Mehr fressen als die anderen, ist die einzige Maxime dieses Systems. An seiner Spitze steht Yamamori Yoshio (Nobuo Kaneko), der Hirono in diesem Film und seinen vier Fortsetzungen als Verkörperung des abscheulichen Patriarchen gegenübersteht. Der Boss, dem Hirono anfangs folgt, um sich dann aber von ihm loszusagen und sich zwischen ihn und seinen Rivalen zu stellen, entpuppt sich als lächerlicher, kleinkarierter Tyrann, der nicht einmal mit seinen engsten Vertrauten teilen will. Er ist der Prototyp eines Mannes, der Fukasakus Nachkriegs-Japan und alle Gewaltzyklen, die seine fünfteilige Filmreihe durchläuft, beherrscht.

Als Yoshios Syndikat gegründet wird, gibt es keine formelle Zeremonie, nur ein von anderen Kriminellen bezeugtes, formloses Sake-Trinken.
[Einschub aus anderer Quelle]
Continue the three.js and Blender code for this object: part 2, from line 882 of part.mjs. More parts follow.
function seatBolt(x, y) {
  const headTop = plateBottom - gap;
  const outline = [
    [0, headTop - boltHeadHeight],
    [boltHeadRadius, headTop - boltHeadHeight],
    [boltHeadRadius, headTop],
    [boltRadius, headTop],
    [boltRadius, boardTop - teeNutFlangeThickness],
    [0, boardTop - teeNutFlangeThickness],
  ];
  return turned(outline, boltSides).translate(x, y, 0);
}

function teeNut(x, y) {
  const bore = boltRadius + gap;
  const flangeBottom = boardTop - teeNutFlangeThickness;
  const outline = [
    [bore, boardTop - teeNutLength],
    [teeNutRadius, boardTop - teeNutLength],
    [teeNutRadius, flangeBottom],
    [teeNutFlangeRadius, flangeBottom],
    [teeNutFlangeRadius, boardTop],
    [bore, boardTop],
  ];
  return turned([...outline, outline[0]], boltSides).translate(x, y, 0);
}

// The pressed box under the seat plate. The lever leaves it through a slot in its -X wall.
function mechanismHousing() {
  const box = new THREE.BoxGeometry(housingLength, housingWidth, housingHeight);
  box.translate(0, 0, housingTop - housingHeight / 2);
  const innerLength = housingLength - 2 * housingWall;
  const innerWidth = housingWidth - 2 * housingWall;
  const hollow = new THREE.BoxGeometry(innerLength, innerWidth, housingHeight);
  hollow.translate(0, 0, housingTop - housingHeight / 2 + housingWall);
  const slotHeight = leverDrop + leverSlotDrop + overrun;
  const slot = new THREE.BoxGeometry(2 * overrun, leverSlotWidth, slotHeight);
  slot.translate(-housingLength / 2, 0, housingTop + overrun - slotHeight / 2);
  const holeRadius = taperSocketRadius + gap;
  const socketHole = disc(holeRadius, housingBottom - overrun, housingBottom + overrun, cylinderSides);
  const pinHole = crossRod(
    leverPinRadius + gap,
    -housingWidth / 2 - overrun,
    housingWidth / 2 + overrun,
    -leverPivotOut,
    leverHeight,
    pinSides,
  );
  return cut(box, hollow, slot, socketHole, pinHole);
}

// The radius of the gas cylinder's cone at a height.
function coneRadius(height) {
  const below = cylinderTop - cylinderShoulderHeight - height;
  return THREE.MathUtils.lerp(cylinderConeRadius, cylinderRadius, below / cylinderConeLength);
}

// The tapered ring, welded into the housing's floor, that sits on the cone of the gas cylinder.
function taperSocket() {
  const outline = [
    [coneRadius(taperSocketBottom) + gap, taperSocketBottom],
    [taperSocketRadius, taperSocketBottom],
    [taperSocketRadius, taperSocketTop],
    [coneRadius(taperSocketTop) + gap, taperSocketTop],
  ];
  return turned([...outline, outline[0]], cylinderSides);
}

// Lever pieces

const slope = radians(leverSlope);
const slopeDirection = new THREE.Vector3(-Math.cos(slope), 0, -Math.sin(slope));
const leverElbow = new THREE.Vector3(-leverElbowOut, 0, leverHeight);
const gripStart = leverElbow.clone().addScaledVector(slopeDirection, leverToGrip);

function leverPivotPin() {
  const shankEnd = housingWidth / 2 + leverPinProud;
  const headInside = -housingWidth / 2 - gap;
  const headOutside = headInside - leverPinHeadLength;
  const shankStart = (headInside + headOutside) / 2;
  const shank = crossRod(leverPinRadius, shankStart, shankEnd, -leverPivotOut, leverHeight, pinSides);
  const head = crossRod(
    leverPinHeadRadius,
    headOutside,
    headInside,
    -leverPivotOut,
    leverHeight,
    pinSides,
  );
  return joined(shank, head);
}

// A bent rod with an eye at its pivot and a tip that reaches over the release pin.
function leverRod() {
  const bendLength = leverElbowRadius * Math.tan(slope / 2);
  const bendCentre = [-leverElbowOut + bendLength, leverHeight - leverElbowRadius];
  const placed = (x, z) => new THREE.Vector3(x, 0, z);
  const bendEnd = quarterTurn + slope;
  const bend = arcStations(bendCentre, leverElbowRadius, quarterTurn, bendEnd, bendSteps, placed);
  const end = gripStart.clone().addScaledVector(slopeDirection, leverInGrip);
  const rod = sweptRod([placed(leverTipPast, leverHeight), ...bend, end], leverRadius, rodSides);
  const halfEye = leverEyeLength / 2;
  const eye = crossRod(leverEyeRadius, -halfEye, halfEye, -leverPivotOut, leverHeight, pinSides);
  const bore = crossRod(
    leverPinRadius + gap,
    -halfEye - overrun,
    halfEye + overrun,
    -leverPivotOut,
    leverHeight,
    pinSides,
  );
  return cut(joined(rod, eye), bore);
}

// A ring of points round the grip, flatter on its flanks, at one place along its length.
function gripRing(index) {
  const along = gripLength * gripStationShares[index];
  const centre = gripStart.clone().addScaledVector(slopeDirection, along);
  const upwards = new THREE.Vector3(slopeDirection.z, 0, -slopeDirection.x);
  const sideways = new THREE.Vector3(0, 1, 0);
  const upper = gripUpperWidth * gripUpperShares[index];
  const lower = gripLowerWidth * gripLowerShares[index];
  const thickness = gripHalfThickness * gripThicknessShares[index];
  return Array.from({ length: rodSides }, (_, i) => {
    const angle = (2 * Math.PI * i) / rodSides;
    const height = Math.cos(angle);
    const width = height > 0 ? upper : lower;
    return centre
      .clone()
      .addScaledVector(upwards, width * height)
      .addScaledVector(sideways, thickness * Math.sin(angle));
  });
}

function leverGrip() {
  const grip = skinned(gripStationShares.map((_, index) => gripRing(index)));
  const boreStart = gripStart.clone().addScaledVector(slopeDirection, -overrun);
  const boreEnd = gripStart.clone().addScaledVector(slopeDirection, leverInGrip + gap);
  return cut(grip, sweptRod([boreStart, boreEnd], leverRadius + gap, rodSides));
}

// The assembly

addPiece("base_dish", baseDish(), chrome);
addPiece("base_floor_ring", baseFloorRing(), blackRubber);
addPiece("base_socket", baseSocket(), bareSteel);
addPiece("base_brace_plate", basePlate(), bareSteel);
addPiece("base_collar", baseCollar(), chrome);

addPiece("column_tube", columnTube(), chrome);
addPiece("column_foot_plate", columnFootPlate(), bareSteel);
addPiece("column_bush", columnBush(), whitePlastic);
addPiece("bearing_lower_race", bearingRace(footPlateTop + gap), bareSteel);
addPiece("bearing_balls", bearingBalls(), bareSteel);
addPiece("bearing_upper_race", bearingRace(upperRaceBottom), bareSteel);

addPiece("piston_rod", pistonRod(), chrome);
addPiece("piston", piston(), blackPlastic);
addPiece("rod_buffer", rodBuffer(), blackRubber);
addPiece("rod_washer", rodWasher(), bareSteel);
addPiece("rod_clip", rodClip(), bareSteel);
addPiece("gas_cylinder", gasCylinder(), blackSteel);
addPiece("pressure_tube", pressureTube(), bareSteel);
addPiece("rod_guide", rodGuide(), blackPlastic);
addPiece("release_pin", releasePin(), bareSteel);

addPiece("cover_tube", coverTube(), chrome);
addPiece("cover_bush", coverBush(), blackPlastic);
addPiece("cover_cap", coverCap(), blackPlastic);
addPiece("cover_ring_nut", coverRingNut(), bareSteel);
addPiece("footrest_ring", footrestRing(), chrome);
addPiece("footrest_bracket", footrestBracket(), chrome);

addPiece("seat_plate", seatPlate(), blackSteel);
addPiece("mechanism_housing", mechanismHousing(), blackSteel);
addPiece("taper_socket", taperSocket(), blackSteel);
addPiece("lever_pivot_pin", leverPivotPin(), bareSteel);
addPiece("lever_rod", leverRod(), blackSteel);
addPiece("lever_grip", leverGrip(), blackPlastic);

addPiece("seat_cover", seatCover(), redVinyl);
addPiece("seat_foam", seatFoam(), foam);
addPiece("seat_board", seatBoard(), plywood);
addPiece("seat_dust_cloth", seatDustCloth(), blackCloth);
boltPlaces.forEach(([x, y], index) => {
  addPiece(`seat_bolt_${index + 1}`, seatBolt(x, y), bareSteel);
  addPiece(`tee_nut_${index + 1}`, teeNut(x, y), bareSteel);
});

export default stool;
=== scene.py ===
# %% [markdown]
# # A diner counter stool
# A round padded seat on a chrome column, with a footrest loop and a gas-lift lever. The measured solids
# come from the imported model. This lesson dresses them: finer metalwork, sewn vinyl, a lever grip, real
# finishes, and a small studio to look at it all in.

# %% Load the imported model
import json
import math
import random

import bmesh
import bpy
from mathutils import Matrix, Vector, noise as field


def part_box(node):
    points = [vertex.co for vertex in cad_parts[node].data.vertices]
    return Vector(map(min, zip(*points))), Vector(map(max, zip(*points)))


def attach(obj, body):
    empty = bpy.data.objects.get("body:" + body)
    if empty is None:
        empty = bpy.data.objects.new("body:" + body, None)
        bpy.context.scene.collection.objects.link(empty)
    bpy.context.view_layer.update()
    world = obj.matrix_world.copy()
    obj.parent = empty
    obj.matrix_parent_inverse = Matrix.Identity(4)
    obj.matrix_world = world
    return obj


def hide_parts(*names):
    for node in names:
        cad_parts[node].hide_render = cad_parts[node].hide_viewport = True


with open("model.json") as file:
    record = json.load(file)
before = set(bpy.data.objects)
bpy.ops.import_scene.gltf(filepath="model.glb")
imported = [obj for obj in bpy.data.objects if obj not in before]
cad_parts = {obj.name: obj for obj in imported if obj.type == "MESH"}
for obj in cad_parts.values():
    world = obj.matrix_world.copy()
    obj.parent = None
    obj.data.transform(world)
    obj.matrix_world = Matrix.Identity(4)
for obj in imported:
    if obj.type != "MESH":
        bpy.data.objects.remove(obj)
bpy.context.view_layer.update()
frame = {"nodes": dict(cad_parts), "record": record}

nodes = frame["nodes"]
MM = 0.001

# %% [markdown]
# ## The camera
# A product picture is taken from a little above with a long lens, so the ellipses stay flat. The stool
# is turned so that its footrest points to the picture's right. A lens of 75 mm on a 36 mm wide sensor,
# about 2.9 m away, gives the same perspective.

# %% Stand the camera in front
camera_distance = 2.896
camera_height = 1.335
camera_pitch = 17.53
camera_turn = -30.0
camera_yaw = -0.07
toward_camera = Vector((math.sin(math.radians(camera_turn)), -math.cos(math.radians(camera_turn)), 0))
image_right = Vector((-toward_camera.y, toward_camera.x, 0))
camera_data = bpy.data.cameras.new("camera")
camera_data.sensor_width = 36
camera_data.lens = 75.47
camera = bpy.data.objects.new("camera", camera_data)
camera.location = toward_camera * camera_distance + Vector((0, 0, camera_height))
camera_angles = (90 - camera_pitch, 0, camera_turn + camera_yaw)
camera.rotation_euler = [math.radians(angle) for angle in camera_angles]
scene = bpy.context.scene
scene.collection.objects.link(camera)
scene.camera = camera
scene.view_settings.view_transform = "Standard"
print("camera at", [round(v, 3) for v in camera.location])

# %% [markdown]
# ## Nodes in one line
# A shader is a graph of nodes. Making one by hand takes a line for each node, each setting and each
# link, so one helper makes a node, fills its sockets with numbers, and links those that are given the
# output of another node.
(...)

Die wenigen Rituale, die die nukleare Vernichtung überlebt haben, sind abscheuliche Selbstverstümmelungen, die keinen sittlichen Wert mehr haben. Das Seppuku, der rituelle Selbstmord der Samurai, ist hier kein ehrenvoller Tod, sondern ein Versuch, sich in den Krankentrakt des Gefängnisses verlegen zu lassen; das bei den Yakuza bekannte Abschneiden der eigenen Finger gleicht keinem erhabenen Ritual, sondern einer mit dem Küchenmesser vollzogenen Sauerei, bei der die abgetrennte Fingerkuppe im Dreck landet und schließlich als wertlose Ehrerweisung einem fremden Boss präsentiert wird.
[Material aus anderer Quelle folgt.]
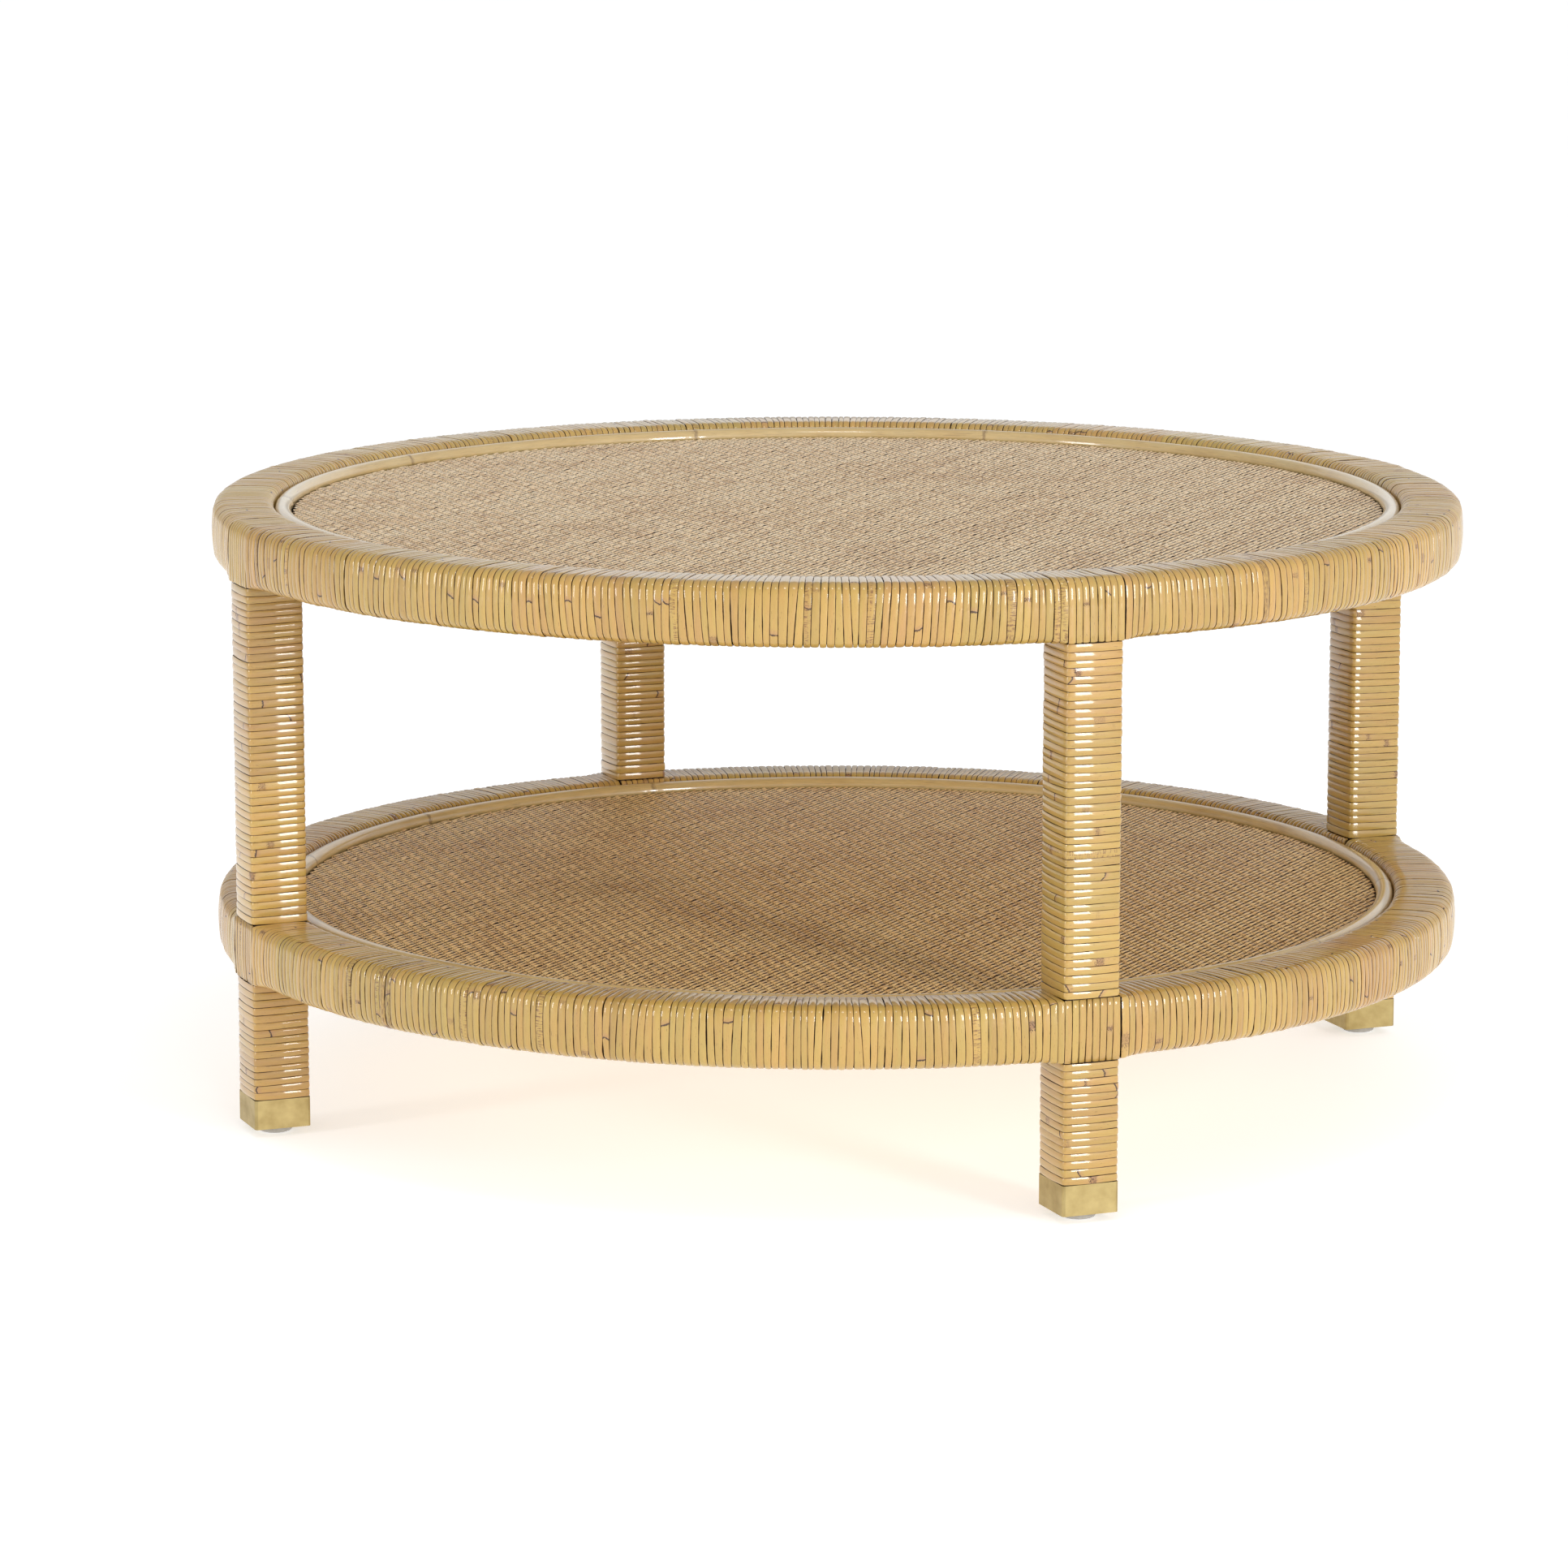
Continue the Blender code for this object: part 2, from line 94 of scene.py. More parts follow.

Die profane Gewalt der Masse

Wie die Rituale sind auch die oft allegorischen Bilder der Gewalt nie zu der kunstvollen Eleganz stilisiert, die es noch in den japanischen Historienfilmen der 1960er-Jahre zu sehen gab. Wo sich Yakuza und Samurai einst rituell duellierten, bleibt hier nur die hässliche, chaotische und auf grausamste Art profane Gewalt der Massen übrig. Nicht ein elegant geführter Dolchhieb, nicht ein gut gezielter Schuss, sondern das hässliche Einstechen, Einschießen und Einschlagen auf den Leib, das sich unzählige Male wiederholt, bis das hilflos zappelnde Leben endlich entwichen ist. Bei einem Attentat auf einen verfeindeten Boss rennt Hirono einfach auf diesen zu, schießt ihm sein gesamtes Magazin in den Leib, stolpert bei der Flucht über ihn und landet zusammen mit dem Opfer selbst in dessen Blutlache.

Das Bild gerät mit der Welt aus der Balance, taumelt mit Handkamera-Aufnahme umher, zoomt hektisch auf die Hände, die sich an Bargeld oder Waffen klammern oder fängt die aufeinander prügelnden Massen in verrutschen Perspektiven ein. Die ästhetische Dynamik hebt nie den Augenblick hervor, sondern treibt den Film immer tiefer ins hässliche Chaos der Unterwelt von Hiroshima. Zum Stehen kommt diese Welt nur in jenen Momenten, die den Tod eines bekannten Yakuzas markieren – Freeze Frames, die als Todesanzeigen fungieren.

Eine neue Ära aus Gier und Korruption

„Battles Without Honor and Humanity“ entfaltet sich nicht entlang dieser Todesanzeigen, sondern folgen Fukasakus eigene Chronik der Nachkriegsjahre. Dazwischen stehen historische Aufnahmen: die ausgebrannte Genbaku-Kuppel, der Beginn des Koreakriegs, die Studentenunruhen der 1960er-Jahre. Eine tonlose Stimme verbindet den Aufstieg der Gangster mit der Geschichte. Das nukleare Feuer hat in Japan eine neue Ära eingeleitet, eine des wirtschaftlichen Erfolgs, der Gier, Korruption und Brutalität.